• Material
· · · ·
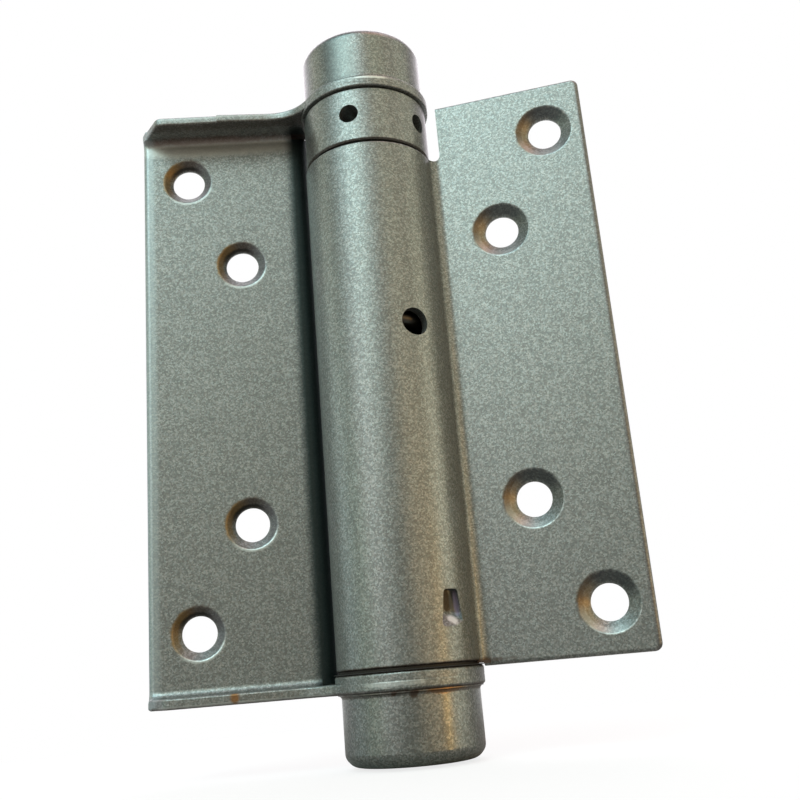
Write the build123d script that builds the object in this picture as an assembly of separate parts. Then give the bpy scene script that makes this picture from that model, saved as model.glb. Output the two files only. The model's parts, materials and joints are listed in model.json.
· · · ·
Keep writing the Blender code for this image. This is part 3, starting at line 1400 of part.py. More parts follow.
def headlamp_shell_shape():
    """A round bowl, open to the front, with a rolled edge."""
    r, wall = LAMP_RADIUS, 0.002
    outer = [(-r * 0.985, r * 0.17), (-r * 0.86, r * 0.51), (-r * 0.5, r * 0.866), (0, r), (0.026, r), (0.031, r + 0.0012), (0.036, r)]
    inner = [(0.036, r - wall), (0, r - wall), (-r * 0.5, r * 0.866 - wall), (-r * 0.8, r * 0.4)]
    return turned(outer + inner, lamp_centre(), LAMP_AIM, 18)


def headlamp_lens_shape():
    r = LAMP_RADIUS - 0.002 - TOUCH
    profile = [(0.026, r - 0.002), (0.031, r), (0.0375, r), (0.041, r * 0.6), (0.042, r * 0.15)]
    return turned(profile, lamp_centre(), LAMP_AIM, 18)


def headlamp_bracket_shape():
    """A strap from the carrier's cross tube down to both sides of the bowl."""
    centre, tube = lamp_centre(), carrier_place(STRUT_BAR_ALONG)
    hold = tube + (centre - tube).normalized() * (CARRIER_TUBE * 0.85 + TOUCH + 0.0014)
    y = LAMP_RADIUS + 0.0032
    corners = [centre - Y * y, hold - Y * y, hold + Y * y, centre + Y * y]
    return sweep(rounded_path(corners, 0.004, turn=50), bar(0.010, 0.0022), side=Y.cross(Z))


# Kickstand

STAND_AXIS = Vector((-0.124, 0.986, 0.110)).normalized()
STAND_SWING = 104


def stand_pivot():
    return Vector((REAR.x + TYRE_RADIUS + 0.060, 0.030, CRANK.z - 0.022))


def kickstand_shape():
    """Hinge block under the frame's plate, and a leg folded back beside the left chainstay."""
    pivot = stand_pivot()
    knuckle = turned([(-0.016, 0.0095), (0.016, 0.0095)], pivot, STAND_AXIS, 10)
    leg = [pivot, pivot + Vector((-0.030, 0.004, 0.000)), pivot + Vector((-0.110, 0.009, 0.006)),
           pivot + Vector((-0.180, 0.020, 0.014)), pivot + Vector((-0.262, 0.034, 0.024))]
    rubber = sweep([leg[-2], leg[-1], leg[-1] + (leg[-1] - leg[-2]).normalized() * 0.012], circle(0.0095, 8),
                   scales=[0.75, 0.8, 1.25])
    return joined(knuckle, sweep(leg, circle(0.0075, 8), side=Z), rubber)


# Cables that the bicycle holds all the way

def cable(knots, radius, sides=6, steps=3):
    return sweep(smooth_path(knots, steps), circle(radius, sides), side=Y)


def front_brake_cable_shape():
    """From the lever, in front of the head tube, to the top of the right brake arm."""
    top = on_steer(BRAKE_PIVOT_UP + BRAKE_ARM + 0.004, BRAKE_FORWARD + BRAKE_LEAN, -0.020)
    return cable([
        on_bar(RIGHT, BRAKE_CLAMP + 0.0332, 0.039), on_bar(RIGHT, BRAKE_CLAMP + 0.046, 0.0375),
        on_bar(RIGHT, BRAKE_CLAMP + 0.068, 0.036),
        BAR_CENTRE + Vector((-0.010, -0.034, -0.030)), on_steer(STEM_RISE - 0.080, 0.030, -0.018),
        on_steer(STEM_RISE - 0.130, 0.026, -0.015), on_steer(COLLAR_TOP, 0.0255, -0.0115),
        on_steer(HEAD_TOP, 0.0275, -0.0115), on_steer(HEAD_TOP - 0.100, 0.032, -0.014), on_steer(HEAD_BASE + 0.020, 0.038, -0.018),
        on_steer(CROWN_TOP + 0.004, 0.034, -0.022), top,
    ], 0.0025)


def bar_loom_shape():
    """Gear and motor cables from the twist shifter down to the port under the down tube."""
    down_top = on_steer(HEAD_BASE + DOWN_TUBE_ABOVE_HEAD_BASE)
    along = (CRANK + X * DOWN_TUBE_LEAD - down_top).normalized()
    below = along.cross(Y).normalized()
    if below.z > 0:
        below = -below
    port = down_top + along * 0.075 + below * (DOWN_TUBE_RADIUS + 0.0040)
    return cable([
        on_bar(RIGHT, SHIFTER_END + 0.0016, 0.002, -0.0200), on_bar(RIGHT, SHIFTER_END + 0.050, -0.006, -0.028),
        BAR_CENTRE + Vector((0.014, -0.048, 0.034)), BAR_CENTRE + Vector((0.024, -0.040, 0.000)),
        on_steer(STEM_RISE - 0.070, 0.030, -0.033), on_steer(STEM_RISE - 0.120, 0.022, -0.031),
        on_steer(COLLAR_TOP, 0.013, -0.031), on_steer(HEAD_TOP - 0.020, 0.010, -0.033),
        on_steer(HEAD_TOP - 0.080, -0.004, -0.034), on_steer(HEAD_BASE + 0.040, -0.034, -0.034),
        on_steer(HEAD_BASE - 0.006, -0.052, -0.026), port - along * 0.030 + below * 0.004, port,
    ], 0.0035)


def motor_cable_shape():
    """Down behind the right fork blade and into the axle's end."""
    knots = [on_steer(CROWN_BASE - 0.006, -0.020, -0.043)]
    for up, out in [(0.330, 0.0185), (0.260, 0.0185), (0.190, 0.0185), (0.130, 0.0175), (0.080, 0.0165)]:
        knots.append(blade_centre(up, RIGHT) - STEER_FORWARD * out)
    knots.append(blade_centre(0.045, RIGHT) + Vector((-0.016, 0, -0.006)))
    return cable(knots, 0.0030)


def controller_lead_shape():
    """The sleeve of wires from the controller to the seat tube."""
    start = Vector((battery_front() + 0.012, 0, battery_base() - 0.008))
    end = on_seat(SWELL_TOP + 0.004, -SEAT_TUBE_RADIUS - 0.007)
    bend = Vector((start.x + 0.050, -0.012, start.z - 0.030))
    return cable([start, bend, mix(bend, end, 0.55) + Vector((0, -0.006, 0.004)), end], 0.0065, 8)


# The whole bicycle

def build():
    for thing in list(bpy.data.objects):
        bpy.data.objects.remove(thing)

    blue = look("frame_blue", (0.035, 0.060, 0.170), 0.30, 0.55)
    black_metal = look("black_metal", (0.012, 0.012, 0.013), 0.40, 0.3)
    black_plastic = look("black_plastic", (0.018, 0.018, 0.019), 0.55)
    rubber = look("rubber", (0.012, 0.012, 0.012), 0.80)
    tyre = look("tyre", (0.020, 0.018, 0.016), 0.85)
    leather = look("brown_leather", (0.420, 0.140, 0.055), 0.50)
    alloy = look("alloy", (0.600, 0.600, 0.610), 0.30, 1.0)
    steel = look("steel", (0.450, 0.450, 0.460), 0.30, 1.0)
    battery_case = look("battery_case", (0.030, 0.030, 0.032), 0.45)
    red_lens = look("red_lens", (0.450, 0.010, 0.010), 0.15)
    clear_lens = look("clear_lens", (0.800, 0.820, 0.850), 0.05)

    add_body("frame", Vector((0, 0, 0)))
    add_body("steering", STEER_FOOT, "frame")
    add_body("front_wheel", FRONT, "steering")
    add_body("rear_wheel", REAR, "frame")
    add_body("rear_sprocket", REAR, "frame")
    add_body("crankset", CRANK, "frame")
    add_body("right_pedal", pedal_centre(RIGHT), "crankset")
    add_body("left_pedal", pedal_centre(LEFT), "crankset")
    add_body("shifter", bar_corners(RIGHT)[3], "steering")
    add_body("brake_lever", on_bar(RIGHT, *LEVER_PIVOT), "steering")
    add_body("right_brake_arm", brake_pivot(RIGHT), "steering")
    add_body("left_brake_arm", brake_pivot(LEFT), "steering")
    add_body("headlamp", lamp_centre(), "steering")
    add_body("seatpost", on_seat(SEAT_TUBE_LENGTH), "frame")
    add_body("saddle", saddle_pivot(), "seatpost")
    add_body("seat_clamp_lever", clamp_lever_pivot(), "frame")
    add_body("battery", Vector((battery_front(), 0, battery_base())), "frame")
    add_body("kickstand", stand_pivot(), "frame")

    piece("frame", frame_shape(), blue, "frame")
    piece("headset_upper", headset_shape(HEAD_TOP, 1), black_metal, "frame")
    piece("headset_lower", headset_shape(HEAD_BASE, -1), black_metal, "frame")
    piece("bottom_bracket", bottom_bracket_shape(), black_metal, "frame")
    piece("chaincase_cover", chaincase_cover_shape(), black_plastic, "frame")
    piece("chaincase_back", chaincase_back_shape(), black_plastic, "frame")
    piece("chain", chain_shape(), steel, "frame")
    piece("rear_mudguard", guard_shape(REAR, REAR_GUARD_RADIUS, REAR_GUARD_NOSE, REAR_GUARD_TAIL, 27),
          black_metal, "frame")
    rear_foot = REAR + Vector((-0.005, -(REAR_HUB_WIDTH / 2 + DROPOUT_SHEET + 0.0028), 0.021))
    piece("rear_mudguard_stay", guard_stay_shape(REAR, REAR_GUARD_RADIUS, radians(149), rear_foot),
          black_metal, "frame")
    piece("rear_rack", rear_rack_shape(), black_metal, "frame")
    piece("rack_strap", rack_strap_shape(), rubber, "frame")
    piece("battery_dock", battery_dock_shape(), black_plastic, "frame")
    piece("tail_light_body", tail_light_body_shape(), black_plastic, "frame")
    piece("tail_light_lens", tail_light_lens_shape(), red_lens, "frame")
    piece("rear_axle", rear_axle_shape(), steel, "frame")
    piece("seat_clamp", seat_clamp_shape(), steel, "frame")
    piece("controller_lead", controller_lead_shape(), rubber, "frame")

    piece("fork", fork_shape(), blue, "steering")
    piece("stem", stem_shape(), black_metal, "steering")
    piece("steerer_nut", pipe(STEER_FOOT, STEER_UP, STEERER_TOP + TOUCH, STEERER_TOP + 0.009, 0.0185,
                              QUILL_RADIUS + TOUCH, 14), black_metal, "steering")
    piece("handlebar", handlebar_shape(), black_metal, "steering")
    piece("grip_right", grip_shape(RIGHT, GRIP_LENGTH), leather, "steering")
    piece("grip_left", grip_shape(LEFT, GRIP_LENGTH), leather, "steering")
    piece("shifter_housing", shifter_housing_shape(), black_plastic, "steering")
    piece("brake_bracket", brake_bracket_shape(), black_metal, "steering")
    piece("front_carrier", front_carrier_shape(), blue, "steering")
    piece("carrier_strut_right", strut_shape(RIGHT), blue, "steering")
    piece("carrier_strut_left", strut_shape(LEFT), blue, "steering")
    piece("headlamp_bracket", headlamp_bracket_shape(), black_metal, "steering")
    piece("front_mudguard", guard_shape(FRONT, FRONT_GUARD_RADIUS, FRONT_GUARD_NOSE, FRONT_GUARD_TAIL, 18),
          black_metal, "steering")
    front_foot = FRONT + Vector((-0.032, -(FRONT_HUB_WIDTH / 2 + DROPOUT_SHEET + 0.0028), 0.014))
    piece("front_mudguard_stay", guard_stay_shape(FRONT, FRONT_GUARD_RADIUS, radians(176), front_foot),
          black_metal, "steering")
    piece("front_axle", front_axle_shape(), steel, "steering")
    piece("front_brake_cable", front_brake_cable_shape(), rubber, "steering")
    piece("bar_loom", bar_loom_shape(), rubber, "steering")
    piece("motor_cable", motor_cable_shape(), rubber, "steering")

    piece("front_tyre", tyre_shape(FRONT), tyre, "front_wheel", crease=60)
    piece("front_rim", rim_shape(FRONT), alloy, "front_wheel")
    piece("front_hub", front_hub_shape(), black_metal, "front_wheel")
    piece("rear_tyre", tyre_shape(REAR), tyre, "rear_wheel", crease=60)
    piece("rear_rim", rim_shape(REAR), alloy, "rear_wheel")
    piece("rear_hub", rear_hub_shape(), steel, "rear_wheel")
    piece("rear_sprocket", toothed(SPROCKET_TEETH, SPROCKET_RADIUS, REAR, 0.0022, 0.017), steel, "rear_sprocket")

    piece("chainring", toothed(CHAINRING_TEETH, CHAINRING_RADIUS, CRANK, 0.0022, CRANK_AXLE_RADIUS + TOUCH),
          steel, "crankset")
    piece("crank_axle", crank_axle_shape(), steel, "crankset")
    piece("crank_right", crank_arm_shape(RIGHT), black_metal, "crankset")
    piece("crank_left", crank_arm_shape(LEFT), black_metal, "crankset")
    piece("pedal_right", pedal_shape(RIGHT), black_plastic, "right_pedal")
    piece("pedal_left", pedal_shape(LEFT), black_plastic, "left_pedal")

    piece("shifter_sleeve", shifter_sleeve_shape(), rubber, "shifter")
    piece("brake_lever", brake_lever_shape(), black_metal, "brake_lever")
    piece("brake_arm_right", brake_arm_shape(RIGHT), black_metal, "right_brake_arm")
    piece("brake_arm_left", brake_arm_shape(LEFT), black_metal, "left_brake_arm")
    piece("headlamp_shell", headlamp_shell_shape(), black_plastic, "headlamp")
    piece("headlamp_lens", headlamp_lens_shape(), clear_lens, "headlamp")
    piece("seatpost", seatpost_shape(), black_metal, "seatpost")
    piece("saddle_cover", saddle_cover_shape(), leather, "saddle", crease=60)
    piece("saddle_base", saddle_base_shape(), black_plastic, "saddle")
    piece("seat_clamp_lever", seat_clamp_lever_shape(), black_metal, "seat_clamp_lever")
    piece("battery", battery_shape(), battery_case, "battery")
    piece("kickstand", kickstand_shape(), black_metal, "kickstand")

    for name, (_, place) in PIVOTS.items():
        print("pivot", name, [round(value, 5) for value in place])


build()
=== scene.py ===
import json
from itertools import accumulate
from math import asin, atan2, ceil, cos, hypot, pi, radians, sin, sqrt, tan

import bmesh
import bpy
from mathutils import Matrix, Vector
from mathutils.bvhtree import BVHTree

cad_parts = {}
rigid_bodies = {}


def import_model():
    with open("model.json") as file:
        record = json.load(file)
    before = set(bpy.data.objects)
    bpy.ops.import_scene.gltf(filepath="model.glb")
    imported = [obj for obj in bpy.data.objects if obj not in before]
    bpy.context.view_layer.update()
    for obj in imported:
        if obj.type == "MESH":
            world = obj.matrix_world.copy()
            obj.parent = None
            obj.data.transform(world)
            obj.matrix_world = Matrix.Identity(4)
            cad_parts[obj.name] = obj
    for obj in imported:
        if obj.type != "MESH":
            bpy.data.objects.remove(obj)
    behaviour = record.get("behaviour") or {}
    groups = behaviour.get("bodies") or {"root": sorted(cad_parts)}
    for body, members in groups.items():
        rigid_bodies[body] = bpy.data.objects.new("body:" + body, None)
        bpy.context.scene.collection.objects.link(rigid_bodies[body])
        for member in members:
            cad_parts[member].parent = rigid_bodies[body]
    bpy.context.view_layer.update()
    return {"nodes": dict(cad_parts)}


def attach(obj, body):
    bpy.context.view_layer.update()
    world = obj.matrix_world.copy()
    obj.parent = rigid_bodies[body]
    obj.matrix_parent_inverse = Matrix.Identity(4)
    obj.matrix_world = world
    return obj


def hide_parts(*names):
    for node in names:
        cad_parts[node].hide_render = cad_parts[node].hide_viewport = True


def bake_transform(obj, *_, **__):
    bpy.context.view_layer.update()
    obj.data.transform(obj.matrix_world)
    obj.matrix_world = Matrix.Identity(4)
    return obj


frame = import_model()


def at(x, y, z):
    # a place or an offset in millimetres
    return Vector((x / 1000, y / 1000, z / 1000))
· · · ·
• Requirement
Identify every line above with the string "before" in it. Copy those lines.

• Task answer
    before = set(bpy.data.objects)
    imported = [obj for obj in bpy.data.objects if obj not in before]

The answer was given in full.